Thanks for sharing this.

By plot, I'm looking for DEQ irrigation withdrawals on one axis, and predicted withdrawals on the other. Scatterplot.
The other thing that I would ask is are we not normalizing by median ag census area reported, no?
Do the stats on PPT as compared to irrigation suggest that they are highly autocorrelated -- The numbers appear virtually identical? That is, irrigation is just (crop need - effective_PPT) * area, or am I thinking of a different data set?

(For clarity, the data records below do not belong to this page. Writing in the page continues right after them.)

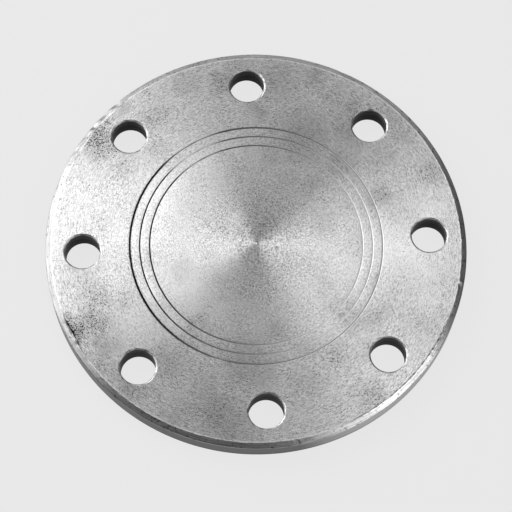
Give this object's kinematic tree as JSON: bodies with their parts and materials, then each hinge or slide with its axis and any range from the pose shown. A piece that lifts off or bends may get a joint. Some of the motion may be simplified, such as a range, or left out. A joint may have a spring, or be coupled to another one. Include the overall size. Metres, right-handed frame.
{
  "type": "blind flange",
  "caption": "Flat round plate blind flange that closes a flanged pipe end, with a ring of bolt holes, shallow concentric gasket grooves and a chamfered rim.",
  "frame": {"origin": "centre of the flat back face, which the flange lies on", "axes": "+Z out of the sealing face along the flange's axis, +X through the middle of the first bolt hole"},
  "size_m": [0.216, 0.216, 0.0127],
  "materials": {
    "machined_steel": "bare steel turned on a lathe, with fine concentric tool marks, light pitting and dark handling stains"
  },
  "bodies": {
    "root": {"blind_flange": "machined_steel"}
  },
  "joints": []
}
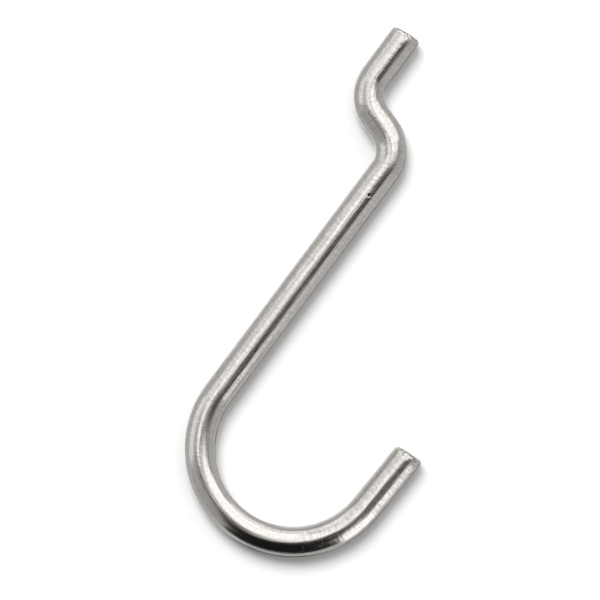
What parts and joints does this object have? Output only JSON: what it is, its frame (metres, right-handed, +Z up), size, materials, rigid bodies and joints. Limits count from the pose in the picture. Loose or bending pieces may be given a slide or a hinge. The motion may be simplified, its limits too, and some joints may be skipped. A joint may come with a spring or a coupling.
{
  "type": "pegboard hook",
  "caption": "Hook bent from round plated wire: an upturned peg and crank that straddle a pegboard, a straight shank and an open J with a short prong.",
  "frame": {"origin": "middle of the straight upturned peg, on its axis, behind the board", "axes": "+Z up as the hook hangs, along the peg and parallel to the shank; +X from the board towards the open side of the J; the bent wire lies in the XZ plane"},
  "size_m": [0.0523, 0.0056, 0.0939],
  "materials": {
    "plated_wire": "bright zinc or nickel plating over drawn steel wire, satin with faint lengthwise draw lines"
  },
  "bodies": {
    "root": {"hook": "plated_wire"}
  },
  "joints": []
}
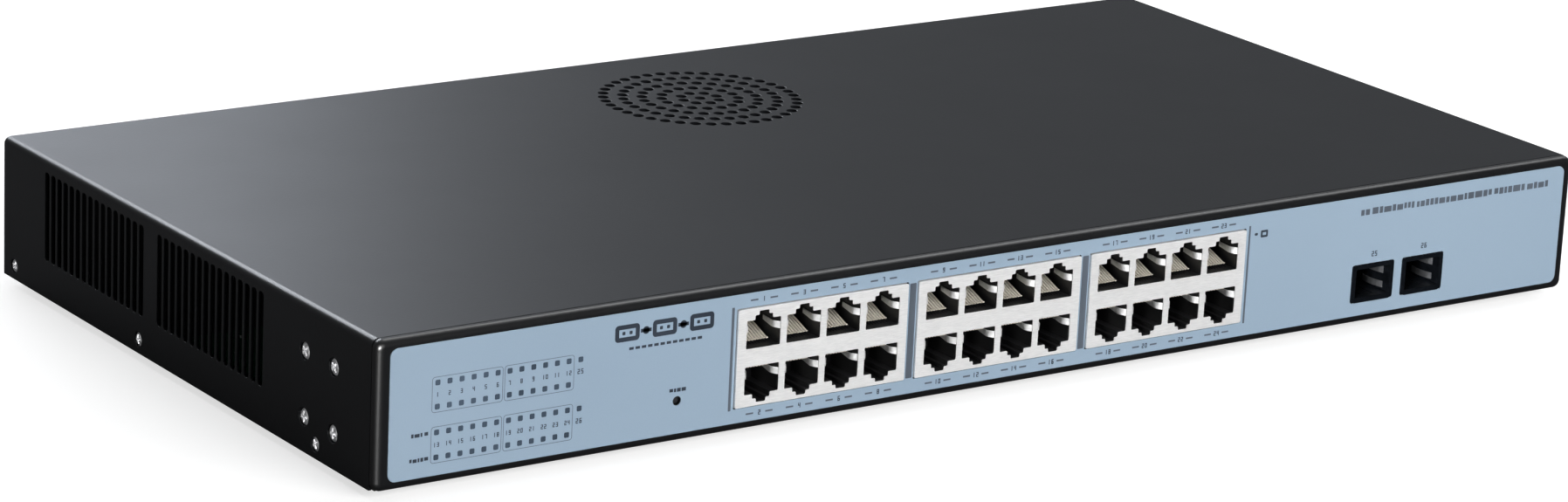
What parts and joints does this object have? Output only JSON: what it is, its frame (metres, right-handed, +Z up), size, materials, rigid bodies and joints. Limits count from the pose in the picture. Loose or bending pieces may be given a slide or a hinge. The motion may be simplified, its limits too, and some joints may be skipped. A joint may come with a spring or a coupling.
{
  "type": "rackmount network switch",
  "caption": "Low rack-width steel box with rows of copper network ports and module slots in a blue front film, side and top vents, mains inlet and rocker behind.",
  "frame": {"origin": "centre of the part's overall box in plan, on the plane the rubber feet stand on", "axes": "+Z up; the port side faces -Y; +X is to the right when looking at the port side"},
  "size_m": [0.44, 0.2352, 0.0465],
  "materials": {
    "casing_paint": "fine satin powder coat, charcoal black",
    "printed_film": "screen-printed pale blue polyester film, satin",
    "foot_rubber": "matt moulded rubber",
    "plated_steel": "zinc-plated, satin",
    "tinned_steel": "bright tin plate",
    "black_plastic": "fine-textured moulding",
    "gold_contacts": "gold-flashed spring contacts",
    "circuit_board": "solder resist over laminate",
    "chip_resin": "moulded epoxy, matt",
    "bare_aluminium": "extruded, brushed",
    "clear_plastic": "clear polycarbonate",
    "transformer_tape": "wound tape over ferrite",
    "capacitor_sleeve": "shrink sleeve",
    "copper_winding": "enamelled copper wire",
    "cable_sleeve": "braided or extruded cable sleeve"
  },
  "bodies": {
    "casing": {"chassis_tray": "casing_paint", "top_cover": "casing_paint", "front_overlay": "printed_film", "rubber_foot_1": "foot_rubber", "rubber_foot_2": "foot_rubber", "rubber_foot_3": "foot_rubber", "rubber_foot_4": "foot_rubber", "cover_screw_left_1": "plated_steel", "cover_screw_left_2": "plated_steel", "cover_screw_left_3": "plated_steel", "cover_screw_right_1": "plated_steel", "cover_screw_right_2": "plated_steel", "cover_screw_right_3": "plated_steel", "ear_screw_left_1": "plated_steel", "ear_screw_left_2": "plated_steel", "ear_screw_left_3": "plated_steel", "ear_screw_left_4": "plated_steel", "ear_screw_right_1": "plated_steel", "ear_screw_right_2": "plated_steel", "ear_screw_right_3": "plated_steel", "ear_screw_right_4": "plated_steel", "ground_screw": "plated_steel", "main_board": "circuit_board", "switch_chip": "chip_resin", "phy_chip_1": "chip_resin", "phy_chip_2": "chip_resin", "chip_heatsink": "bare_aluminium", "jack_shield_1": "tinned_steel", "jack_housing_1": "black_plastic", "jack_contacts_1": "gold_contacts", "jack_shield_2": "tinned_steel", "jack_housing_2": "black_plastic", "jack_contacts_2": "gold_contacts", "jack_shield_3": "tinned_steel", "jack_housing_3": "black_plastic", "jack_contacts_3": "gold_contacts", "module_cage_1": "tinned_steel", "module_connector_1": "black_plastic", "module_cage_2": "tinned_steel", "module_connector_2": "black_plastic", "led_light_guide": "clear_plastic", "reset_switch_body": "black_plastic", "psu_board": "circuit_board", "psu_transformer": "transformer_tape", "psu_capacitor": "capacitor_sleeve", "psu_heatsink": "bare_aluminium", "emi_choke": "copper_winding", "fan_frame": "black_plastic", "fan_nut_1": "plated_steel", "fan_nut_2": "plated_steel", "fan_nut_3": "plated_steel", "fan_nut_4": "plated_steel", "power_inlet": "black_plastic", "rocker_frame": "black_plastic", "mains_harness": "cable_sleeve", "board_power_harness": "cable_sleeve", "fan_cable": "cable_sleeve"},
    "fan_rotor": {"fan_rotor": "black_plastic"},
    "reset_button": {"reset_button": "black_plastic"},
    "power_rocker": {"power_rocker": "black_plastic"}
  },
  "joints": [
    {"name": "fan_spin", "type": "hinge", "parent": "casing", "child": "fan_rotor", "pos_m": [0.0025, 0.06131, 0.0375], "axis": [0, 0, 1], "continuous": true},
    {"name": "reset_press", "type": "slide", "parent": "casing", "child": "reset_button", "axis": [0, 1, 0], "range_m": [0, 0.0005]},
    {"name": "rocker_tilt", "type": "hinge", "parent": "casing", "child": "power_rocker", "pos_m": [0.131, 0.11061, 0.0245], "axis": [1, 0, 0], "range_deg": [-18, 0]}
  ]
}
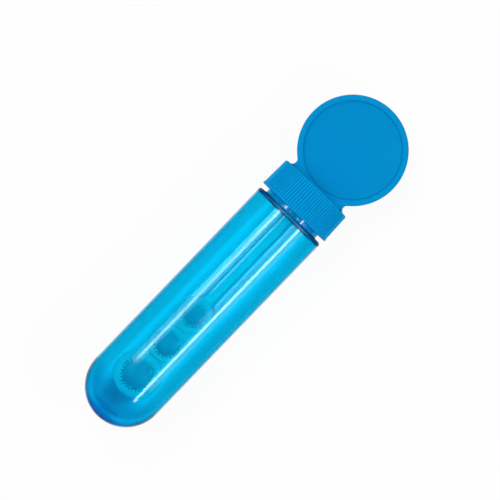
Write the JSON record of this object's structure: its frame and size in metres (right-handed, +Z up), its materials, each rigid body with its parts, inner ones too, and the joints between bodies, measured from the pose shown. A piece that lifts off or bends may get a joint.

laljeet · 2022-08-04T16:05:42Z

julieshortridge · 2022-08-12T15:37:16Z

Model form comparison - as a best practice, we should use an AIC criteria (I believe you can either do this within lme4 or the MuMin package) to investigate model form and eliminate unnecessary variables. Model forms to compare:

all variables, but removing mean_temp to keep VIF below 3 (what you've already done)
4-parameter model: PPT, T_max, Zero_PPT_days, and Extreme_days to capture average and extreme conditions for P+T
2-parameter model: PPT and T_max
1-parameter model: PPT (or irrigation, should be identical except for beta value but you can confirm this).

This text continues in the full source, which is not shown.